*Work to do*:
Identify all lines of the data containing the string "that" and copy them.

*Records provided*:
■ ■ ■ ■ ■ ■ ■

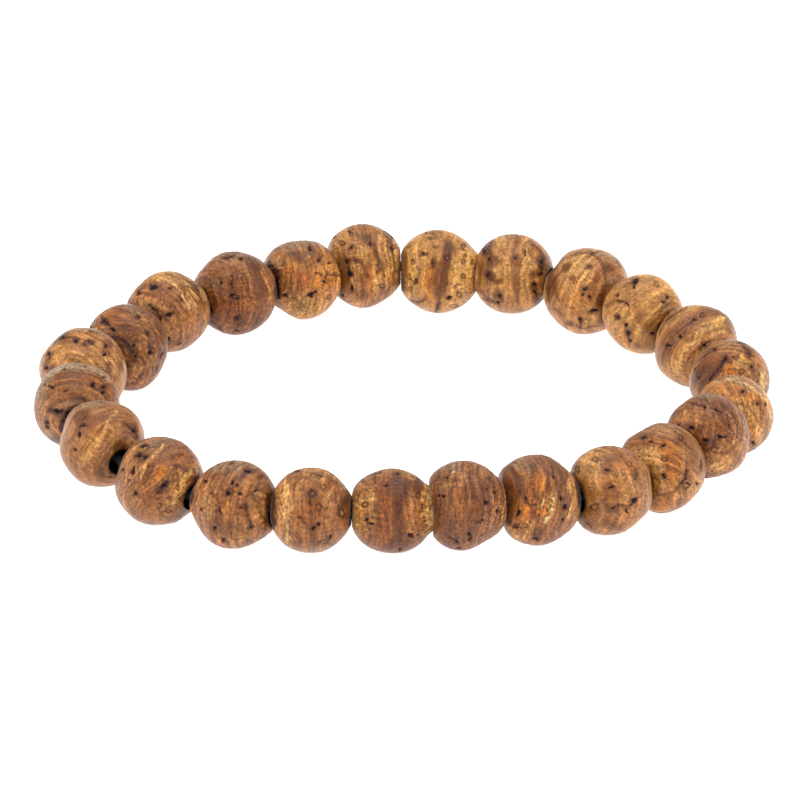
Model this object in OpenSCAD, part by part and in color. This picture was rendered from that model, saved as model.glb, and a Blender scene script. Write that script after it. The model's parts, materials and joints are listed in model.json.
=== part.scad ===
/* [Beads] */
// Diameter of a middling bead; the whole bracelet grows and shrinks with it
bead_d = 8.4; // [7:0.1:12]
// Diameter of the hole drilled through each bead
hole_d = 2.6; // [1.8:0.1:3.2]

/* [Elastic] */
// Diameter of the elastic cord
cord_d = 1; // [0.6:0.1:1.2]
// Sides of the elastic cord's tube
cord_sides = 8; // [6:1:12]

/* [Hidden] */
// The beads as they lie, in millimetres, counter-clockwise as seen from above.
// The first lies at the front, a little left of the middle.
// X, Y: place of the bead's middle. LIFT: height of its underside above the table.
// D: largest diameter. L: length of its rounded form, before the hole takes the tips off.
// TONE: which of the wood's colours it has.
X = 0;
Y = 1;
LIFT = 2;
D = 3;
L = 4;
TONE = 5;
BEADS = [
    [-8.8, -27.3, 0.7, 8.2, 7.4, 0],
    [-1.2, -26.7, 0.2, 8.2, 7.4, 1],
    [6, -26.8, 0.8, 8.6, 6.8, 2],
    [12.9, -24.9, 0.3, 8.8, 6.9, 2],
    [19.8, -22.7, 0.2, 8.6, 7, 0],
    [25, -17.7, 0, 8.7, 6.5, 1],
    [29.5, -12.3, 0.8, 8.4, 7, 2],
    [32.4, -5.7, 0, 7.9, 6.8, 1],
    [32.3, 1.7, 0, 8, 7.3, 1],
    [29.3, 9, 0, 8.3, 7.8, 0],
    [24.2, 15.2, 0.6, 8.1, 7.8, 0],
    [18.6, 21.1, 0, 8.8, 8.2, 0],
    [11.2, 24.7, 0.3, 8.3, 7.6, 0],
    [3.6, 25.9, 0, 8.6, 7.7, 0],
    [-4, 27, 0, 8.6, 7.1, 1],
    [-10.6, 23.8, 0.2, 8.3, 7, 1],
    [-17.3, 20.1, 0.3, 8.7, 7.9, 2],
    [-23.9, 15.5, 0.6, 8.3, 7.8, 0],
    [-27.8, 8.9, 0, 8.4, 7.4, 1],
    [-31.8, 2.2, 0.4, 8.7, 7.7, 0],
    [-32.2, -6, 0.8, 8.5, 8, 1],
    [-29.4, -14.2, 0.9, 8.5, 8.1, 0],
    [-23.5, -20.7, 0, 8.7, 8.2, 0],
    [-16.3, -25, 0, 8.4, 7.9, 1]
];
// The wood's colours: golden, brown and dark red-brown
TONES = [[0.79, 0.6, 0.36], [0.66, 0.44, 0.25], [0.5, 0.3, 0.19]];

// The table is written for a middling bead of this diameter
table_d = 8.4;
grow = bead_d / table_d;
count = len(BEADS);
hole_r = hole_d / 2;

// Round the string, the bead after the last is the first
function wrap(i) = (i + count) % count;
function bead_r(i) = grow * BEADS[wrap(i)][D] / 2;
function half_l(i) = grow * BEADS[wrap(i)][L] / 2;
function middle(i) = [
    grow * BEADS[wrap(i)][X],
    grow * BEADS[wrap(i)][Y],
    grow * BEADS[wrap(i)][LIFT] + bead_r(i)
];
function unit(v) = v / norm(v);

// A bead lies along the line between the middles of its two neighbours
function along(i) = unit(middle(i + 1) - middle(i - 1));
// Half the bead's length as it is at the rim of its hole
function rim_l(i) = sqrt(pow(half_l(i), 2) - pow(hole_r - bead_r(i) + half_l(i), 2));
// Halfway between the rim of one bead's hole and the rim of the next
function between(i) = (
    middle(i) + along(i) * rim_l(i) + middle(i + 1) - along(i + 1) * rim_l(i + 1)
) / 2;

// One barrel bead along Z: an arc as round as the bead is long, swept about the axis, and bored through
module barrel(r, half, bore) {
    rotate_extrude($fn = 64)
        intersection() {
            translate([r - half, 0])
                circle(r = half);
            translate([bore, -half])
                square([r - bore, 2 * half]);
        }
}

// Bead number i in its place on the string
module bead(i) {
    axis = along(i);
    color(TONES[BEADS[i][TONE]])
        translate(middle(i))
            rotate([0, acos(axis.z), atan2(axis.y, axis.x)])
                barrel(bead_r(i), half_l(i), hole_r);
}

// The cord runs straight along the middle of each hole and bends in the gaps
straight_share = 0.6;
cord_route = [
    for (i = [0 : count - 1])
        each [
            middle(i) - along(i) * rim_l(i) * straight_share,
            middle(i) + along(i) * rim_l(i) * straight_share,
            between(i)
        ]
];
rings = len(cord_route);

// One ring of points square to the cord at stop k of its route
function cord_ring(k) =
    let (
        ahead = unit(cord_route[(k + 1) % rings] - cord_route[(k + rings - 1) % rings]),
        side = unit(cross([0, 0, 1], ahead)),
        up = cross(ahead, side)
    )
    [
        for (s = [0 : cord_sides - 1])
            let (turn = 360 * s / cord_sides)
            cord_route[k] + cord_d / 2 * (cos(turn) * side + sin(turn) * up)
    ];

// The elastic, one loop without an end: its knot is drawn into a bead and doesn't show
module elastic_cord() {
    color([0.06, 0.05, 0.05])
        polyhedron(
            points = [for (k = [0 : rings - 1]) each cord_ring(k)],
            faces = [
                for (k = [0 : rings - 1])
                    for (s = [0 : cord_sides - 1])
                        let (
                            here = k * cord_sides,
                            next = ((k + 1) % rings) * cord_sides,
                            t = (s + 1) % cord_sides
                        )
                        [here + s, next + s, next + t, here + t]
            ]
        );
}

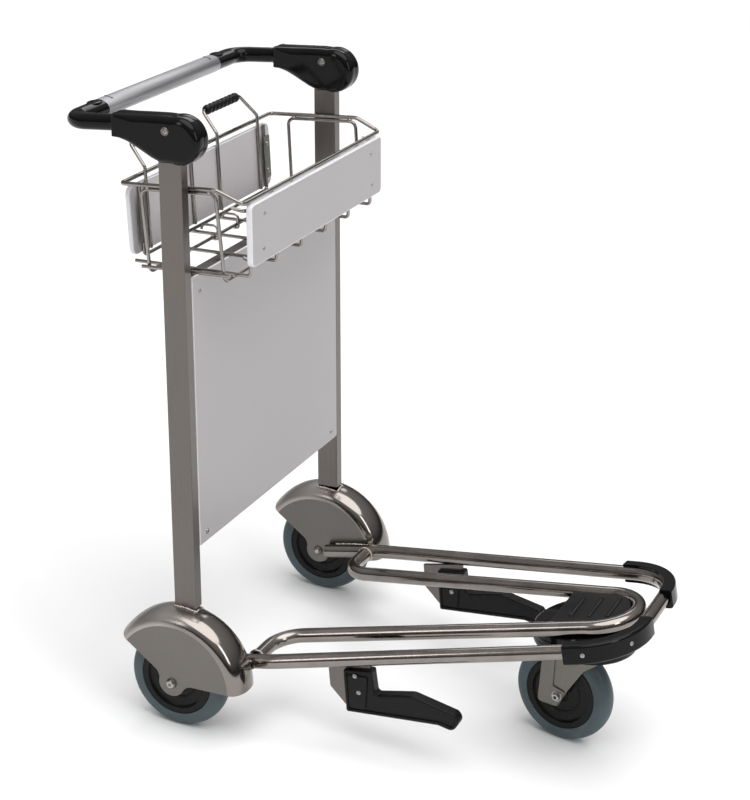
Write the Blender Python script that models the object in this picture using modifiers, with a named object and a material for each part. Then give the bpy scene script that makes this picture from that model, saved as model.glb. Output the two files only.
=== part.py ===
"""Airport luggage trolley: tube base on three wheels, two leaning posts with a press-down brake handle,
a back panel, and a wire hand-luggage basket with a folding rear flap.

Metres, +Z up, +Y is the way the trolley is pushed, +X is its right side. The origin is on the ground under
the middle of the bounding box. The uprights lean back and the tube base climbs towards the front, so each has
an empty of its own whose axes follow it.
"""
import math

import bmesh
import bpy
from mathutils import Matrix, Vector

# ---- driving dimensions, metres and degrees ----
GAP = 0.0003                      # air left between neighbours that touch

LEAN = math.radians(4.31)         # uprights lean back
SLOPE = math.radians(14.5)        # tube base climbs to the front
BASE_Z = 0.0991                   # tube centre height above ground where the leaning axis meets it

POST_X, POST_W, POST_D = 0.276, 0.022, 0.040
POST_BOTTOM, POST_TOP = 0.2200, 1.0400

WHEEL_R, WHEEL_W, HUB_R = 0.0889, 0.040, 0.0640
WHEEL_X, WHEEL_Y = 0.284, -0.0196
AXLE_R = 0.0060

FENDER_HALF, FENDER_FLAT_R, FENDER_CREST_R = 0.036, 0.105, 0.1285
FENDER_FROM, FENDER_TO, FENDER_WALL = math.radians(4), math.radians(147), 0.0025
LOBE_R = 0.0235

TUBE_R = 0.0125
OUTER_REAR_X, OUTER_BEND_S, OUTER_CORNER_X, OUTER_FRONT_S = 0.2352, 0.125, 0.1442, 0.722
OUTER_CORNER_R = 0.095
INNER_REAR_X, INNER_REAR_S = 0.1365, 0.092
INNER_NOSE_X, INNER_NOSE_S, INNER_NOSE_R = 0.0690, 0.6250, 0.0690

PANEL_HALF, PANEL_FRONT, PANEL_THICK, PANEL_LOW, PANEL_HIGH = 0.2647, 0.0205, 0.004, 0.326, 0.788

RIM_R, WIRE_R = 0.0035, 0.0030
RIM_REAR_X, RIM_REAR_V, RIM_REAR_W = 0.2590, -0.1040, 0.9262
RIM_BEND_X, RIM_BEND_V, RIM_BEND_W = 0.2612, 0.0640, 0.9341
RIM_FRONT_X, RIM_FRONT_V, RIM_FRONT_W = 0.2560, 0.1090, 0.9152
CRADLE_TOP_X, CRADLE_LOW_X, CRADLE_LOW_W = 0.2588, 0.2550, 0.7850
CRADLE_REAR_V, CRADLE_FRONT_V = -0.0680, 0.0660
FLOOR_PITCH, FLOOR_W = 0.0909, 0.7914
BOARD_HALF, BOARD_LOW, BOARD_HIGH, BOARD_FRONT, BOARD_THICK = 0.246, 0.811, 0.911, 0.1185, 0.010

FLAP_V, FLAP_W, FLAP_LEAN = -0.0915, 0.7985, math.radians(2.45)
FLAP_SIDE_X, FLAP_BOARD_HALF, FLAP_BOARD_THICK = 0.217, 0.2435, 0.008
FLAP_HANDLE_X = (0.047, 0.195)
GRIP_R = 0.0085

PIVOT_W = 1.0280                  # handle pivot height along the post
CASING_HALF = 0.022
BAR_V, BAR_W, BAR_HALF_LENGTH, BAR_HALF_DEPTH, BAR_HALF_HEIGHT = -0.1801, 1.0230, 0.187, 0.0190, 0.0150
ARM_R, ELBOW_BEND_R = 0.0132, 0.030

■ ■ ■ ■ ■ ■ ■

*Exercise answer*:
Model this object in OpenSCAD, part by part and in color. This picture was rendered from that model, saved as model.glb, and a Blender scene script. Write that script after it. The model's parts, materials and joints are listed in model.json.
Write the Blender Python script that models the object in this picture using modifiers, with a named object and a material for each part. Then give the bpy scene script that makes this picture from that model, saved as model.glb. Output the two files only.
GAP = 0.0003                      # air left between neighbours that touch